» Task requirements
Look over the lines below. Report each one that includes the string "under".

-*-*-

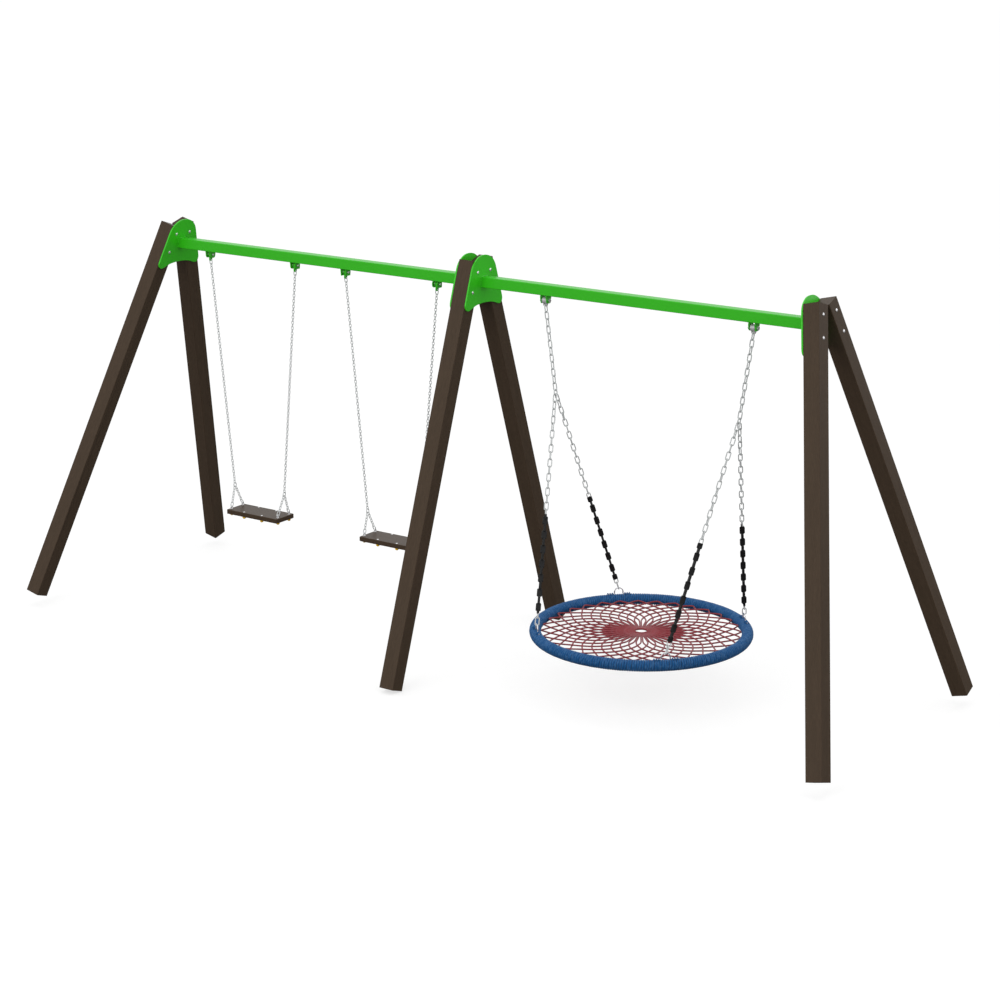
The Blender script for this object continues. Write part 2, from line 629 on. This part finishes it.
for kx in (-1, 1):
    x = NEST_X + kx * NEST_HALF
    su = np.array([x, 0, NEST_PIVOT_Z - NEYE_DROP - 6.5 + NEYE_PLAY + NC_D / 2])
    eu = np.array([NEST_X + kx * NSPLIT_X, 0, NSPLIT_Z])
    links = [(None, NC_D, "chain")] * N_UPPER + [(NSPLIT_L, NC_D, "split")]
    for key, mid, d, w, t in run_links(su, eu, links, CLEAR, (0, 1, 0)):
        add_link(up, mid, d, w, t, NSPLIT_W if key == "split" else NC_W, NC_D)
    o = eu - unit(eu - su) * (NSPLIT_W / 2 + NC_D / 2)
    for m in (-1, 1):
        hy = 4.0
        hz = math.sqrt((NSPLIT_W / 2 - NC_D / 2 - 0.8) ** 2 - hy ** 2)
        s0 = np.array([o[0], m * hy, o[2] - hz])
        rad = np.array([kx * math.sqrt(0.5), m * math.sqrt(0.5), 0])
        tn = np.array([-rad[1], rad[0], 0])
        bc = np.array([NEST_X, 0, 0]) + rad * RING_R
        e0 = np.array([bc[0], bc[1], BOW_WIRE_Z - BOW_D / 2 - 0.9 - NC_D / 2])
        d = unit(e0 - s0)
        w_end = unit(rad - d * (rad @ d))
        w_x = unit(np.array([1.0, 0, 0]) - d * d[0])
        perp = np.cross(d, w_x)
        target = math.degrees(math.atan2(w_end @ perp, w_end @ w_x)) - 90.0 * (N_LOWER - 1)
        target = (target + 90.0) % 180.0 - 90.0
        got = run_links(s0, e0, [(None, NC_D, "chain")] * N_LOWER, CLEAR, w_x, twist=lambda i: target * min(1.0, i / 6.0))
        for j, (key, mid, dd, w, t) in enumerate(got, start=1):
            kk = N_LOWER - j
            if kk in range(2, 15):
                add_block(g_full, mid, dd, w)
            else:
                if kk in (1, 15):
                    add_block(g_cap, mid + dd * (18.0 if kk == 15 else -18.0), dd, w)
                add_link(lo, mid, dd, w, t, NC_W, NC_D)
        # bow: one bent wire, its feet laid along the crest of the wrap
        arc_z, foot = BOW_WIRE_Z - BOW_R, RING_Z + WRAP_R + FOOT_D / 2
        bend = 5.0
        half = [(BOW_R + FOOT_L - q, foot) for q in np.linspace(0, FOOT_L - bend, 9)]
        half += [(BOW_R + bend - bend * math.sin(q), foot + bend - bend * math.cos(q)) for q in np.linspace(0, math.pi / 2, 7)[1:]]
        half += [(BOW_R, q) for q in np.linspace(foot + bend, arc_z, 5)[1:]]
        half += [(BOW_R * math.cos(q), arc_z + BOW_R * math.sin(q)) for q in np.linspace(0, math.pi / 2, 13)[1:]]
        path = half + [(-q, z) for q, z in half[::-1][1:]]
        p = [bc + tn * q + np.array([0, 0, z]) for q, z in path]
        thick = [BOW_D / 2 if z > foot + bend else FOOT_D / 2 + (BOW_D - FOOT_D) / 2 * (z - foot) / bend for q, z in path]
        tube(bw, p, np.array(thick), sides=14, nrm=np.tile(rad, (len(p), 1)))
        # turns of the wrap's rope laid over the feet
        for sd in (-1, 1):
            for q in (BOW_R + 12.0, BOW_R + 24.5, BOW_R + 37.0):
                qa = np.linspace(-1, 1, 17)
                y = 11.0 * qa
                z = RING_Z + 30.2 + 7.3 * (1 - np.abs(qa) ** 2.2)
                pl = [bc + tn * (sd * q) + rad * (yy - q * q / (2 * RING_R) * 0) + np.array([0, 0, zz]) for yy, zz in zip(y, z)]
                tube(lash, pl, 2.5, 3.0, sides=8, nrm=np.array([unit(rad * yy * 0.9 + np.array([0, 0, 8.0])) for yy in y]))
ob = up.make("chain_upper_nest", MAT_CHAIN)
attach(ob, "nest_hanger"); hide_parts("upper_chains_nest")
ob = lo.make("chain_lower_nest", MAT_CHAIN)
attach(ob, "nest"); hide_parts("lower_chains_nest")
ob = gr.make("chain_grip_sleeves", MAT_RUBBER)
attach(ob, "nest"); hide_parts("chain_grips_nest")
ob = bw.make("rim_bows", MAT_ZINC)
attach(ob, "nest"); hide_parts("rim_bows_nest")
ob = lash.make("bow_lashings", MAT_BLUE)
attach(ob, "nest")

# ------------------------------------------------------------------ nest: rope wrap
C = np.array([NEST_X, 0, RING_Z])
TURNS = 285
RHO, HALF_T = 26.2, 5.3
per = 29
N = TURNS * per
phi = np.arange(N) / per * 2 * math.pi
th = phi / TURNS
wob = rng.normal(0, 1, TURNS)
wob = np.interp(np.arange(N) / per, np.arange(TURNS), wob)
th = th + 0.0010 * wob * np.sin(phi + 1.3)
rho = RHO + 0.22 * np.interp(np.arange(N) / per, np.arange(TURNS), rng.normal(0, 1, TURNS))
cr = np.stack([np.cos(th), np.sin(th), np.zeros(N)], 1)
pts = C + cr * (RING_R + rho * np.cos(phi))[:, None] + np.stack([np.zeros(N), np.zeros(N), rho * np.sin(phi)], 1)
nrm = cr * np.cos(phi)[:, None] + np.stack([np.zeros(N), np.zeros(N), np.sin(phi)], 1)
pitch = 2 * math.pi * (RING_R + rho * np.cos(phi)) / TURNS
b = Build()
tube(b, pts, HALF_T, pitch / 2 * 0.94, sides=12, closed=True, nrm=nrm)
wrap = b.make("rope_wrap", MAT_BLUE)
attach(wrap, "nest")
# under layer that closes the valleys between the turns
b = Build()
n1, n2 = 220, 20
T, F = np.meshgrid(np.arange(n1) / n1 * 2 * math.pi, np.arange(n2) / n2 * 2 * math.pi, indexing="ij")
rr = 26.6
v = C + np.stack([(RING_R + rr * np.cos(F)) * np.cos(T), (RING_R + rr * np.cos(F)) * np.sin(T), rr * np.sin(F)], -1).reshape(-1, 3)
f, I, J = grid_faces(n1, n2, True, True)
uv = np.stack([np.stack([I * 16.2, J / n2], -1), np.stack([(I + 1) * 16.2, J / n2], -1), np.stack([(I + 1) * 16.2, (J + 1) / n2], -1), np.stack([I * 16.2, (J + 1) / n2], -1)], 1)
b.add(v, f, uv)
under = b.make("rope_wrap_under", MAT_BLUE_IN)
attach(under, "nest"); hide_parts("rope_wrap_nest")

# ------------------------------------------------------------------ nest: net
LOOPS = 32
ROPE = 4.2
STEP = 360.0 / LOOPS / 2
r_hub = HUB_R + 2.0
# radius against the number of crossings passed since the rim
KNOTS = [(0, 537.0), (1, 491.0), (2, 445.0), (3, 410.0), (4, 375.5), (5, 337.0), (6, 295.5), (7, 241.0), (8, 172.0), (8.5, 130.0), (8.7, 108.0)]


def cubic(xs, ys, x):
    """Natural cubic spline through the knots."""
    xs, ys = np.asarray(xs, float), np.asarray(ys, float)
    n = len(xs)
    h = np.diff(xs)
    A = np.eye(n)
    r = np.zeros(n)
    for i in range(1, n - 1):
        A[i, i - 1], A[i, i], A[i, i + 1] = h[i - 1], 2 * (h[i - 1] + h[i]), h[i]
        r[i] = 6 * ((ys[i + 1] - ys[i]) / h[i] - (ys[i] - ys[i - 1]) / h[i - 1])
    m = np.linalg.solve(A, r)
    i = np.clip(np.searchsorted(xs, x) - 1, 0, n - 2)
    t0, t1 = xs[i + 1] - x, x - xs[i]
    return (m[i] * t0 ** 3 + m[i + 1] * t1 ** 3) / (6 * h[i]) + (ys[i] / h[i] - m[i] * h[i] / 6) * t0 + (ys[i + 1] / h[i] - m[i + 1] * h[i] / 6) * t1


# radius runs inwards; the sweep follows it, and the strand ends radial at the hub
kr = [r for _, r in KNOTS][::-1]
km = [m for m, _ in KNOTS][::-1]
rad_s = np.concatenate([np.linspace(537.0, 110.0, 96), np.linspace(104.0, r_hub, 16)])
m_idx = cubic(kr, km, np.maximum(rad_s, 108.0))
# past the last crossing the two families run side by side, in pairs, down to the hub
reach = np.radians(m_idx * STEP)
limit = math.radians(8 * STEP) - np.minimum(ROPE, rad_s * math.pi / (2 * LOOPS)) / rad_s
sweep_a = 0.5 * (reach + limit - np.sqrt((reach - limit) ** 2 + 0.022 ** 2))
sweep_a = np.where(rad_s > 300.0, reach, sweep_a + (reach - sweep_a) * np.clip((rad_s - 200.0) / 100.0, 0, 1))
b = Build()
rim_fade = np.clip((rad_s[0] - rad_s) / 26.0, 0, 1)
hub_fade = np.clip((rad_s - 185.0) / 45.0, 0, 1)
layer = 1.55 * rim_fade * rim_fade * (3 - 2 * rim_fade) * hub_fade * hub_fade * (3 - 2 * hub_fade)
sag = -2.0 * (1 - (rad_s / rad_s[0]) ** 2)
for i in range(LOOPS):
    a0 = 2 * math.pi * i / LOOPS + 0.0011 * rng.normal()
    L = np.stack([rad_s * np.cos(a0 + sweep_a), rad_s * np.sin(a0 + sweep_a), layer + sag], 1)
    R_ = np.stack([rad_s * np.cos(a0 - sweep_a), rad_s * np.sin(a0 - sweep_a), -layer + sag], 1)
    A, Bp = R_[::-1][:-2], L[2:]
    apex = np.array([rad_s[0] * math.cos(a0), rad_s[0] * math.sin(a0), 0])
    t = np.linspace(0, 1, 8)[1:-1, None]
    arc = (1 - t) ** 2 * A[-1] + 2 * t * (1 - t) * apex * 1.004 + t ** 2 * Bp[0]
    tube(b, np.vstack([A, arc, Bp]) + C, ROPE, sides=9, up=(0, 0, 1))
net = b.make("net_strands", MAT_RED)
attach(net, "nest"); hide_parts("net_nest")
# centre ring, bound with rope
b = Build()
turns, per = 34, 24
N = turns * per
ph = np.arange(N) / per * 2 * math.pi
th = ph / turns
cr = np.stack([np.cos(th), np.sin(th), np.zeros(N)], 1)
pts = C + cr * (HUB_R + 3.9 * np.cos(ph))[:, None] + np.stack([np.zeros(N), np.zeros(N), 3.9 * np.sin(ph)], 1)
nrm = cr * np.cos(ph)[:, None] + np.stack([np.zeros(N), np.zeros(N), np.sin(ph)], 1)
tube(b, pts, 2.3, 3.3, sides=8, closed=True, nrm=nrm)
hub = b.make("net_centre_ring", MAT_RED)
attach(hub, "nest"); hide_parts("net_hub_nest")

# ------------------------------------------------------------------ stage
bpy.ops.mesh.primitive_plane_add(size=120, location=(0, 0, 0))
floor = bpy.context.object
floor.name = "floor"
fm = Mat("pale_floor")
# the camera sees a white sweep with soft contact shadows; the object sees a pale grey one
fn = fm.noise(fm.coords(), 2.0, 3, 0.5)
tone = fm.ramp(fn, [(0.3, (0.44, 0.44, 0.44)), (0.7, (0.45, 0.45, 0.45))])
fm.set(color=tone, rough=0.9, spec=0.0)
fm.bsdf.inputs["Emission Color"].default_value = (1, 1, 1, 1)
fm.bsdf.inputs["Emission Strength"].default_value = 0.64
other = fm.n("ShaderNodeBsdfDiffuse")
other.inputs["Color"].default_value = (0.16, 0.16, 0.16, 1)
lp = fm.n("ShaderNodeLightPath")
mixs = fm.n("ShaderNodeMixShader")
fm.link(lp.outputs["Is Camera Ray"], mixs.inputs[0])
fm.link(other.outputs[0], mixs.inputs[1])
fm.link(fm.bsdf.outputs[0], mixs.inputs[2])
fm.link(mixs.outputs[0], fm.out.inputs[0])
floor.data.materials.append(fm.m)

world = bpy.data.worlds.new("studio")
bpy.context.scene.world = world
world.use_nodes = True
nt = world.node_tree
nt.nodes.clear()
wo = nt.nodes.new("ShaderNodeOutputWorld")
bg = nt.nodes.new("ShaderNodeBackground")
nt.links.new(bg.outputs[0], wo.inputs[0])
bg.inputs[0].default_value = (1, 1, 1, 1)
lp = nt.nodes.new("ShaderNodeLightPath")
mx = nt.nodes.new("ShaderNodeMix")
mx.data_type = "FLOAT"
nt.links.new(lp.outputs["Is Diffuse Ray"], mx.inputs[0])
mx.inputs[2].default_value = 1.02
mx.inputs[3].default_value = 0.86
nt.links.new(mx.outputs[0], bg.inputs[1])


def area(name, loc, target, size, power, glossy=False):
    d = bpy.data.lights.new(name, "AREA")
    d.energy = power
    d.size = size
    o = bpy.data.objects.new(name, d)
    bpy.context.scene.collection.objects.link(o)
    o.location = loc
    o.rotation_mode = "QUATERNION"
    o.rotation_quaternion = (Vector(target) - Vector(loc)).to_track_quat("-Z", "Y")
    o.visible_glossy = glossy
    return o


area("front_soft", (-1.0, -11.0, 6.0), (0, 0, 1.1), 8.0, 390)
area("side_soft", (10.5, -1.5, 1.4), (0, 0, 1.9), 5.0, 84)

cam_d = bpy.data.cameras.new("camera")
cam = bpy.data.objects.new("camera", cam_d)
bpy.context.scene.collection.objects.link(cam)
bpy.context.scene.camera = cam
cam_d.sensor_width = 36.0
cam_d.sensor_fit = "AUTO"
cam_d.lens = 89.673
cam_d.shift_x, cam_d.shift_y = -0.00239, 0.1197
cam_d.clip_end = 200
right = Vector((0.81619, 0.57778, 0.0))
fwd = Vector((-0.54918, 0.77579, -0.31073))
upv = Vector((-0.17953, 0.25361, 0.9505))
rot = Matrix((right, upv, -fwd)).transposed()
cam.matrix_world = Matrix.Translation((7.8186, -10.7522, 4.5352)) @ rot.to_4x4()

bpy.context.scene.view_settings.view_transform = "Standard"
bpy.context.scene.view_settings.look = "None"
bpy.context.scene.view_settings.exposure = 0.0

-*-*-

» Reply to the exercise
# under layer that closes the valleys between the turns
under = b.make("rope_wrap_under", MAT_BLUE_IN)
attach(under, "nest"); hide_parts("rope_wrap_nest")